テレビに愛がないとは言わない。実際に素敵な番組もある。
立派な人たちが沢山いるのも、必死に戦っている人たちがいるのも知っている。
だけれでも、正義の気持ちを忘れた人たちも沢山いるように思う。
社会の枠組みそのものを変えなければならないことは沢山あるであろう。
時代の変化を認めなければならないことも勿論ある。
が、同時に時代を作るのも、また変えるのも、そして今ある世界を未来に繋ぐのも俺たち一人一人であることを忘れてはならないのではないか。
ベタな昭和のウルトラマン
最近、昭和のウルトラマンのオープニングテーマを聴く機会があった。
子供の頃慣れ親しんだウルトラマンは現在社会の中枢で活躍されている昭和(30年代~50年代)生まれの多くの人達のヒーローであり、その主題歌は心に残っている人も多いのではないか。
で、久しぶりに聴いてみたのだが、あまりにベタなのである。ベタベタな正義。
すごいヒーロー感。
真っ直ぐで、迷いなく、純粋で。
それが何故かカッコイイ。
ダサくもカッコイイ昭和のヒーローたちがそこにはいた。誰もが自分のことよりも相手を思いやるウルトラ兄弟たち。
ああ、そうだったな。忘れてたな。
僕らの中には、かつてヒーローがいて、どんなにピンチなときでも、地球が危機に陥っても、ヒーローがやってきて、傷つきながらも、最後には地球を救う。
いつかは自分もそんなヒーローのような存在になりたい。そう思ったかつての子供たちは沢山いたはずである。
テレビにはそういう力があった。真っ直ぐに作る。愛情をいっぱい注ぎこむ。徹底的にこだわる。
あの時代に生きた人たちはヤンチャな人も、根っこの部分ではそんなに悪くない人が多いように思う。

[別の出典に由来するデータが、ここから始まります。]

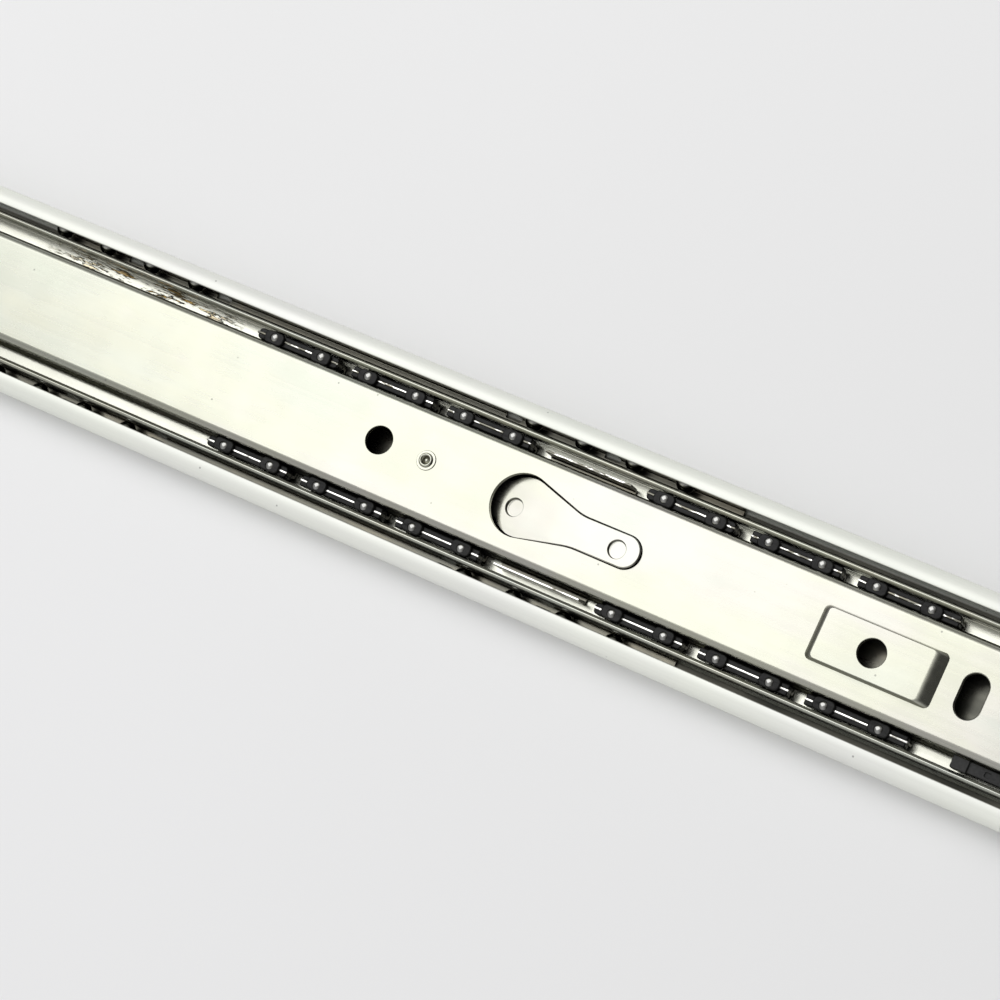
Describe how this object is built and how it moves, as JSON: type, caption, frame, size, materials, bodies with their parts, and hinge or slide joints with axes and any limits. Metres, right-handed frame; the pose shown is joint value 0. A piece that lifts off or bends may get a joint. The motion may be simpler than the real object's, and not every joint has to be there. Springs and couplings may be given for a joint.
{
  "type": "ball-bearing drawer slide",
  "caption": "Full-extension ball-bearing drawer slide: nested zinc-plated steel channels running on caged balls, with a sprung release latch, stored partly drawn.",
  "frame": {"origin": "middle of the outer member's flat back face, the face that lies on the cabinet side", "axes": "+X along the slide, the way the drawer pulls out; +Y across the slide; +Z from the cabinet side to the drawer"},
  "size_m": [0.57, 0.0456, 0.0145],
  "materials": {
    "zinc_steel": "bright zinc-plated rolled steel",
    "cage_steel": "zinc-plated strip with a film of grease",
    "ball_steel": "polished bearing steel",
    "black_nylon": "moulded black nylon",
    "spring_steel": "zinc-plated spring steel"
  },
  "bodies": {
    "outer": {"outer_member": "zinc_steel", "outer_rear_bumper": "black_nylon"},
    "outer_cage": {"outer_ball_retainer": "cage_steel", "outer_ball_near_1": "ball_steel", "outer_ball_near_2": "ball_steel", "outer_ball_near_3": "ball_steel", "outer_ball_near_4": "ball_steel", "outer_ball_near_5": "ball_steel", "outer_ball_near_6": "ball_steel", "outer_ball_near_7": "ball_steel", "outer_ball_near_8": "ball_steel", "outer_ball_far_1": "ball_steel", "outer_ball_far_2": "ball_steel", "outer_ball_far_3": "ball_steel", "outer_ball_far_4": "ball_steel", "outer_ball_far_5": "ball_steel", "outer_ball_far_6": "ball_steel", "outer_ball_far_7": "ball_steel", "outer_ball_far_8": "ball_steel"},
    "intermediate": {"intermediate_member": "zinc_steel", "intermediate_rear_bumper": "black_nylon"},
    "inner_cage": {"inner_ball_retainer": "cage_steel", "inner_ball_near_1": "ball_steel", "inner_ball_near_2": "ball_steel", "inner_ball_near_3": "ball_steel", "inner_ball_near_4": "ball_steel", "inner_ball_near_5": "ball_steel", "inner_ball_near_6": "ball_steel", "inner_ball_near_7": "ball_steel", "inner_ball_near_8": "ball_steel", "inner_ball_near_9": "ball_steel", "inner_ball_near_10": "ball_steel", "inner_ball_near_11": "ball_steel", "inner_ball_near_12": "ball_steel", "inner_ball_far_1": "ball_steel", "inner_ball_far_2": "ball_steel", "inner_ball_far_3": "ball_steel", "inner_ball_far_4": "ball_steel", "inner_ball_far_5": "ball_steel", "inner_ball_far_6": "ball_steel", "inner_ball_far_7": "ball_steel", "inner_ball_far_8": "ball_steel", "inner_ball_far_9": "ball_steel", "inner_ball_far_10": "ball_steel", "inner_ball_far_11": "ball_steel", "inner_ball_far_12": "ball_steel"},
    "inner": {"inner_member": "zinc_steel", "cage_stop_near": "black_nylon", "cage_stop_far": "black_nylon", "latch_rivet": "spring_steel"},
    "latch": {"release_latch": "spring_steel"}
  },
  "joints": [
    {"name": "intermediate_slide", "type": "slide", "parent": "outer", "child": "intermediate", "axis": [1, 0, 0], "range_m": [-0.108, 0.117]},
    {"name": "outer_cage_slide", "type": "slide", "parent": "outer", "child": "outer_cage", "axis": [1, 0, 0], "range_m": [-0.054, 0.0585]},
    {"name": "inner_slide", "type": "slide", "parent": "intermediate", "child": "inner", "axis": [1, 0, 0], "range_m": [-0.012, 0.213]},
    {"name": "inner_cage_slide", "type": "slide", "parent": "intermediate", "child": "inner_cage", "axis": [1, 0, 0], "range_m": [-0.006, 0.1065]},
    {"name": "latch_press", "type": "hinge", "parent": "inner", "child": "latch", "pos_m": [0.0775, 0, 0.0099], "axis": [0, 1, 0], "range_deg": [0, 2], "stiffness_Nm_per_rad": 0.3, "springref_deg": -1.72}
  ],
  "couplings": [
    {"joint": "outer_cage_slide", "follows": "intermediate_slide", "ratio": 0.5},
    {"joint": "inner_cage_slide", "follows": "inner_slide", "ratio": 0.5}
  ]
}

忘れていたウルトラ兄弟の歌。セブンやタロウは覚えていたが実際に聴くと心が熱くなった。
タロウもエースもジャックもセブンもウルトラマンもゾフィーも、どれもこれもカッコイイ。
詞が良い。曲が良い。歌が良い。合唱団が良い。音が良い。
曲を聴きながらも、新たな記憶が甦る。
むかしむかしおじいちゃんにウルトラ兄弟のソフビ人形を買ってもらったこと。
何が欲しいか聞かれて即答したことを覚えている。ちなみに俺は普段は相当遠慮する方である。
右手にタロウを、左手にセブンを握り締め空を飛び、一通り満足したら首を傾げながらもそそくさと箱にしまう。そんな日々がついこの間のことのようにも感じられる。
心が自然に盛り上がる。熱くなる。優しくなる。
今の目で見れば、ケチをつけることはいくらでもできる。ツッコミどころも結構ある。時代に照らし合わせたときに寄せられる批判は眼にせずとも想像できる。
単純に図式化された正義と悪という構図は、対立や偏りを生み出すものではなく、暴力を助長するものではもちろんなく、全体としてプラスに働くことの方がずっと多いように思う。正義や愛情の心を育むことが大切なんだと思う。まず、敵は架空の存在であり、地球人ではない。
勢いを付けると言う意味でも、その熱量が一番大きくなるのは結局はベタなんだと思う。そうした土台があって、斜めから見る、または偽悪的な振る舞いをする行為が生きてくる。今は逆転してしまっている。偽悪ですらなくなっている人が増えている。それは打算的でもあり、諦念にも通ずるものでもあり、悪意そのものであることも多い(【深堀りポイント1】※いずれ他記事でもう少し掘り下げます)。
正義の感覚は心の底の方では人によりそんなに大きな違いはないのではないか。
真っ直ぐあることが何か恥ずかしいことであるかのごとく思われがちな昨今、俺自身そう感じることもあるのではあるが、ベタに作りこむテレビ番組がもっとあっても良いんじゃないか、と思う。
忘れていた何かを思い出すかもしれないから。